Task statement: Tally the lines that include the word "link" and reply with nothing but the total.
** Start of Data provided **
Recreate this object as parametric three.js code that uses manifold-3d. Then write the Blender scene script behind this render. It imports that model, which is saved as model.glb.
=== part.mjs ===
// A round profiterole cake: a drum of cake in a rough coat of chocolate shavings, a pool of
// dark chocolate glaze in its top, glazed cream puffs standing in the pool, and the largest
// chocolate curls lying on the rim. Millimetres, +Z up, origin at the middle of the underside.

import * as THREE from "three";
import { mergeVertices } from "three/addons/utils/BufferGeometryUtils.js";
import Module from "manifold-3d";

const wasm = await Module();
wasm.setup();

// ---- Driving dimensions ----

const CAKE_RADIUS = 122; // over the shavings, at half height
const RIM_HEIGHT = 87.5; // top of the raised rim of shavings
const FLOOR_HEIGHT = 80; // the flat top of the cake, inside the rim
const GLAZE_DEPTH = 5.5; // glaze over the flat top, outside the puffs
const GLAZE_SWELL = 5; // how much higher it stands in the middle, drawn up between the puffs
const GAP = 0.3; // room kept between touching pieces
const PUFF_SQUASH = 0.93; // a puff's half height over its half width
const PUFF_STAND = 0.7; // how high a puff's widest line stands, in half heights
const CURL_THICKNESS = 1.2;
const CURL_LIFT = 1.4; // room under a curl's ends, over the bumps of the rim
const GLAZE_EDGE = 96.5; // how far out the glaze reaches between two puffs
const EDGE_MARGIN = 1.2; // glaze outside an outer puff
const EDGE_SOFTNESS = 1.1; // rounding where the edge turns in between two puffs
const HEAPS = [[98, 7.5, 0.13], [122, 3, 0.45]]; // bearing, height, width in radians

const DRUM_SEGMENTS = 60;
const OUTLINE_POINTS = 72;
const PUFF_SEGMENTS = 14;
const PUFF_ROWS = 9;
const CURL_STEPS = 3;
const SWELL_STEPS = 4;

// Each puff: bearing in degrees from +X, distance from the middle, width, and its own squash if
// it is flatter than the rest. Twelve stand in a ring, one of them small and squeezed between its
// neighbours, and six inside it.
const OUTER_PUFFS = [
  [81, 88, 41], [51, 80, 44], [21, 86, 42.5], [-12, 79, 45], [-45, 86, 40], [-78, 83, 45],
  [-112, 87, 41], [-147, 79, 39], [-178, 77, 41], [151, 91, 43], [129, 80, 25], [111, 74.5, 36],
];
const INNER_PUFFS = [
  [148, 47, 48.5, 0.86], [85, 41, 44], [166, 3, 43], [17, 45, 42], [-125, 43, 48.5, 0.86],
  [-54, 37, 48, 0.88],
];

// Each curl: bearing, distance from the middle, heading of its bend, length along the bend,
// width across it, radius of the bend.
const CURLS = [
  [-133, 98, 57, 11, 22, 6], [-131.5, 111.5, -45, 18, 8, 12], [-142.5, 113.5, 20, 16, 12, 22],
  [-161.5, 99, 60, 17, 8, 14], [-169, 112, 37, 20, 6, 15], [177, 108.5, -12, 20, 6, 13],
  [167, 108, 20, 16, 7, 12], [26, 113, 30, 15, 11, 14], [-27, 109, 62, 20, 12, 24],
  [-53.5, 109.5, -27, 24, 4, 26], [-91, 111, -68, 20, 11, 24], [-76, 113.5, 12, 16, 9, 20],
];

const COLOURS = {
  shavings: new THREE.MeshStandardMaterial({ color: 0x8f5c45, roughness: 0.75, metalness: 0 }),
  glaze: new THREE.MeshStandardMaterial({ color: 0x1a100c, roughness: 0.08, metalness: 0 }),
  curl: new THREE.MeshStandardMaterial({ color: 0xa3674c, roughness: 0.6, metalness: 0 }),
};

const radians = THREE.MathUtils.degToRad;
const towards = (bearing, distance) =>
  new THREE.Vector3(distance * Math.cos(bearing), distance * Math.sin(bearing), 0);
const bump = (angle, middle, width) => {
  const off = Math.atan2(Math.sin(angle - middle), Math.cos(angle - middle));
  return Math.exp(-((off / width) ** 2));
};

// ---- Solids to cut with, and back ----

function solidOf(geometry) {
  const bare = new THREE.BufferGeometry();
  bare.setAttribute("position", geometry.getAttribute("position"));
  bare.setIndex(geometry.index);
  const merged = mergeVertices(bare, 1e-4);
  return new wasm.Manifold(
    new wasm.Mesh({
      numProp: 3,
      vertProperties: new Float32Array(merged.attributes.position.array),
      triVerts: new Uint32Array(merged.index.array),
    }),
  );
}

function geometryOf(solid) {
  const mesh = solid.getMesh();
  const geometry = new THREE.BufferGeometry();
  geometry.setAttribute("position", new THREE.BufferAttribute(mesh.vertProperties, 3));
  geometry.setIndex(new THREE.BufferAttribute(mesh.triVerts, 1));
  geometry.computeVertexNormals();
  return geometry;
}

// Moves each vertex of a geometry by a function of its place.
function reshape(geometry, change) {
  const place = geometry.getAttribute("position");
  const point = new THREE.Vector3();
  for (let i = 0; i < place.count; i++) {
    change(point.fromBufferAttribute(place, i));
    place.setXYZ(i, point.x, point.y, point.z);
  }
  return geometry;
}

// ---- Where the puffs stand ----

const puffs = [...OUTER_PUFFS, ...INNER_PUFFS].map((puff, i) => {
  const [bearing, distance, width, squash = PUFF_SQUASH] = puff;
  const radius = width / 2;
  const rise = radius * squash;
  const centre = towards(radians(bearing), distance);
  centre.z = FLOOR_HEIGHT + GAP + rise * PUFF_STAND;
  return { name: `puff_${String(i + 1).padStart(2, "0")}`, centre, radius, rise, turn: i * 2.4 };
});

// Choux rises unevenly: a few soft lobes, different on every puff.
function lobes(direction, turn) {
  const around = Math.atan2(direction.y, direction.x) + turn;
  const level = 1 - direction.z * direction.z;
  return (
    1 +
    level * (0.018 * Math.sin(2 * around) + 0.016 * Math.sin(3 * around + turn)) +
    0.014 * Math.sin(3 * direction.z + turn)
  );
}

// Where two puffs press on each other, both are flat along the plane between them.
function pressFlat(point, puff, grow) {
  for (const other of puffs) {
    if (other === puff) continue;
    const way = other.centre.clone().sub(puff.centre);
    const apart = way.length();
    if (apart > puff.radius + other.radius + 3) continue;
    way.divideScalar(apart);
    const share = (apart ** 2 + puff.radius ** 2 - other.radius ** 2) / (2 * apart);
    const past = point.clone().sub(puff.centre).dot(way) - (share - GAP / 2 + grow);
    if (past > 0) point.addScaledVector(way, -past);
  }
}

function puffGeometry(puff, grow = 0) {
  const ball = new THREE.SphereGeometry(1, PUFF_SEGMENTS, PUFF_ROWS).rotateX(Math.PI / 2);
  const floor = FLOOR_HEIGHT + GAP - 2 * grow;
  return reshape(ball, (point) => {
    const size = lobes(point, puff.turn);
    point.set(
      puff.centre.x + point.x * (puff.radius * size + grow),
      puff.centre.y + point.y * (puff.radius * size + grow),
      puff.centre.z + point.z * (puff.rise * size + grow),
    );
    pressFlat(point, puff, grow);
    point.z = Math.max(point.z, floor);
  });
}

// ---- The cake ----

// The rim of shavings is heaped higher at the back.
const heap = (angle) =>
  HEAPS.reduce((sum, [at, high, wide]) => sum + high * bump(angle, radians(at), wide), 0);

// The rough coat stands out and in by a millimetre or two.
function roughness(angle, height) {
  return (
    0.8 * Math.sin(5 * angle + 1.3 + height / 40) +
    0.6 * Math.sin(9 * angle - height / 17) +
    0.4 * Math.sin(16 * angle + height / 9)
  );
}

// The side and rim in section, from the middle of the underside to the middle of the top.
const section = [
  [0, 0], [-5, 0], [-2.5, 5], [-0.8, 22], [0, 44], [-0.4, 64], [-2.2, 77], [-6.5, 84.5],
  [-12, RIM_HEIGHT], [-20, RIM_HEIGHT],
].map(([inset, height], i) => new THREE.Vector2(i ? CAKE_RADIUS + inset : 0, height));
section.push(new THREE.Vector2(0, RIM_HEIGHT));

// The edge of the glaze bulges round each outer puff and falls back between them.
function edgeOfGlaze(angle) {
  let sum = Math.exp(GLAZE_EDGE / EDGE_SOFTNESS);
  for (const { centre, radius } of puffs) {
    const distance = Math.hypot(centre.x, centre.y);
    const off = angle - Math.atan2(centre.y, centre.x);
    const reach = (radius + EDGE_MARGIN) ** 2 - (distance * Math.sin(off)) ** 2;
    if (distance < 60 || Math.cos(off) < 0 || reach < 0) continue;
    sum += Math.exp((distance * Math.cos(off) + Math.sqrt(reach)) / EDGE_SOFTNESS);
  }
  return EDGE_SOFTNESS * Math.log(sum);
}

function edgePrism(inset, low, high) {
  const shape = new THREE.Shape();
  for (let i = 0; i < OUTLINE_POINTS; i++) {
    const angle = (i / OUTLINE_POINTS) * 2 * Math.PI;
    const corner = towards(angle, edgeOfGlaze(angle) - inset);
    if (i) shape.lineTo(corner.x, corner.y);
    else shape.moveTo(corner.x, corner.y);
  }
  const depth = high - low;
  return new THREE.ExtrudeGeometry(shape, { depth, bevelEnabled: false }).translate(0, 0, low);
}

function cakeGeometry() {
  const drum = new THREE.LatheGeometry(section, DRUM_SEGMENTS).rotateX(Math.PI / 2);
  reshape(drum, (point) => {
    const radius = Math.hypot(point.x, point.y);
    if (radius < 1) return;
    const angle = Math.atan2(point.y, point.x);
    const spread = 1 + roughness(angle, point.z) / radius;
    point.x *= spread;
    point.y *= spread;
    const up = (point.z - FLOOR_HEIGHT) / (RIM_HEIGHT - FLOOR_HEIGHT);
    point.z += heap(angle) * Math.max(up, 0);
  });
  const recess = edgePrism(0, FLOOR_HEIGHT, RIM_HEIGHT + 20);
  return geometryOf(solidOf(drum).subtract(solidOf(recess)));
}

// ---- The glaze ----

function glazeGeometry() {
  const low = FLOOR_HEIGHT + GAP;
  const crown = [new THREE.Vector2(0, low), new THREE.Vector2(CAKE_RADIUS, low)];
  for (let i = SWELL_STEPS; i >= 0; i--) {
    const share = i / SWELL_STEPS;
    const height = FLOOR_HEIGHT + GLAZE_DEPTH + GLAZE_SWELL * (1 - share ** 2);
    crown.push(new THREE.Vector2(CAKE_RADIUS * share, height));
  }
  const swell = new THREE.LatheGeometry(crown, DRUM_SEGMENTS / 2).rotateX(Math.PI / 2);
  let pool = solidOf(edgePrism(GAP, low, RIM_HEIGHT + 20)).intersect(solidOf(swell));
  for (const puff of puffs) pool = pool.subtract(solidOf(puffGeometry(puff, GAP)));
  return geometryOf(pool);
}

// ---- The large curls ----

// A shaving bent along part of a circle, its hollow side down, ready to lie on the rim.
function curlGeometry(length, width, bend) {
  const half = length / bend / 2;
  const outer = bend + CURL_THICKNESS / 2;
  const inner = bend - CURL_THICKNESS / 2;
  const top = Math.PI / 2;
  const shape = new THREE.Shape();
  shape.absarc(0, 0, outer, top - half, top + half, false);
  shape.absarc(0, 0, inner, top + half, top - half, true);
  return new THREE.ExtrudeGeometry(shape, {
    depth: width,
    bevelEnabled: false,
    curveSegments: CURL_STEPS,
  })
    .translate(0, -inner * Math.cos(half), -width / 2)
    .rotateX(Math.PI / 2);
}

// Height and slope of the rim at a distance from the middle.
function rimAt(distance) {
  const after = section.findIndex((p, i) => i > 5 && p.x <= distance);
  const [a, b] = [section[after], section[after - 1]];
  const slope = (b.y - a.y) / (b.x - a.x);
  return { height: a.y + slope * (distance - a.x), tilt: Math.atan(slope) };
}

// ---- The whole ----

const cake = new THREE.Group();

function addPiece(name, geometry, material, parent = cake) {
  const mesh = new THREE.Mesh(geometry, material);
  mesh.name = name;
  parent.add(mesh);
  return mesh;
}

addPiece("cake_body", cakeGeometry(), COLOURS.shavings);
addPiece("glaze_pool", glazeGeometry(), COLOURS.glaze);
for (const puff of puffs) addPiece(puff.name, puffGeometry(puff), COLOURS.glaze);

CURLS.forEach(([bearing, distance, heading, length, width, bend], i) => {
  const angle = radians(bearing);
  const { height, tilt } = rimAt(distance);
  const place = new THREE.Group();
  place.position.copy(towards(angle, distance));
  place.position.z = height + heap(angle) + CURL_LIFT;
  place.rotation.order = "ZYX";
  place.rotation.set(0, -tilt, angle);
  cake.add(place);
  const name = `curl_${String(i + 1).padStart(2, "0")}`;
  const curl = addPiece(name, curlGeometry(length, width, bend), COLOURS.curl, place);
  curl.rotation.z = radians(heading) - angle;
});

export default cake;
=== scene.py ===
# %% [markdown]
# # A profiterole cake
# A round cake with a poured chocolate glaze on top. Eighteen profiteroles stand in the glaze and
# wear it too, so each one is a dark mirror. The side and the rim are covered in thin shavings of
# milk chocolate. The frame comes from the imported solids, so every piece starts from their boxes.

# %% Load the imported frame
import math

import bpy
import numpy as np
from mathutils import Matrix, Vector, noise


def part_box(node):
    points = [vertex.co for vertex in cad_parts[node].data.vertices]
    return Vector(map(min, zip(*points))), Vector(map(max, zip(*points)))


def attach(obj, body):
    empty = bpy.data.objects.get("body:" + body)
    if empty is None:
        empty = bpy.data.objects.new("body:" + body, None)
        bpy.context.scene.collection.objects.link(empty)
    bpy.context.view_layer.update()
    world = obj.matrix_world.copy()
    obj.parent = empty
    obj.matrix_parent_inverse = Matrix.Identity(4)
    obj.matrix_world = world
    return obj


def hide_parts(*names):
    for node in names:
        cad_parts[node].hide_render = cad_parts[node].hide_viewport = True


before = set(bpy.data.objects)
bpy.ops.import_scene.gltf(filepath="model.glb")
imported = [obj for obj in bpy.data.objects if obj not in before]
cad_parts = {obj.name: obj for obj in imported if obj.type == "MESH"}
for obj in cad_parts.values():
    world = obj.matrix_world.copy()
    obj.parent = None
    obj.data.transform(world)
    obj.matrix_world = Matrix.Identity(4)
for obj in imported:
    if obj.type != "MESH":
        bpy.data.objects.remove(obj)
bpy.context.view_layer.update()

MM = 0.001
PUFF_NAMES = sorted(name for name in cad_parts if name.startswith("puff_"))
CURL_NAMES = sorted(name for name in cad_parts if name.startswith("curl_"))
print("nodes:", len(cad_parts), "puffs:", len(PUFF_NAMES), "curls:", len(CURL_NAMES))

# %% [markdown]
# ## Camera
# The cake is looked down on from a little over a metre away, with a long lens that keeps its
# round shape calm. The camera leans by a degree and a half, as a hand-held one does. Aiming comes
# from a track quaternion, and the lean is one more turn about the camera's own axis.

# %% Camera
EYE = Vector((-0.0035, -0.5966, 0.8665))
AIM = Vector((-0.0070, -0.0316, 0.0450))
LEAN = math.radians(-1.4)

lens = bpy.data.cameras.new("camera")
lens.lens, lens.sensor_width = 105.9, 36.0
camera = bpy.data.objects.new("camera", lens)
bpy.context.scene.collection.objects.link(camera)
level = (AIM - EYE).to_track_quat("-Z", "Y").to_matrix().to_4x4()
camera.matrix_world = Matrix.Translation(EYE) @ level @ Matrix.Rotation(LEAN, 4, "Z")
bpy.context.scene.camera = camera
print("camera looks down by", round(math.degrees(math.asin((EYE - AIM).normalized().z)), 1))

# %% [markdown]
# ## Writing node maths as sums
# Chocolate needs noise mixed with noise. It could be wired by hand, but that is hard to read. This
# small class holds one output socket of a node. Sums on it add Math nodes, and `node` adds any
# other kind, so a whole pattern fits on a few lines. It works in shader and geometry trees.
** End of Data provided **
Result for this task: 2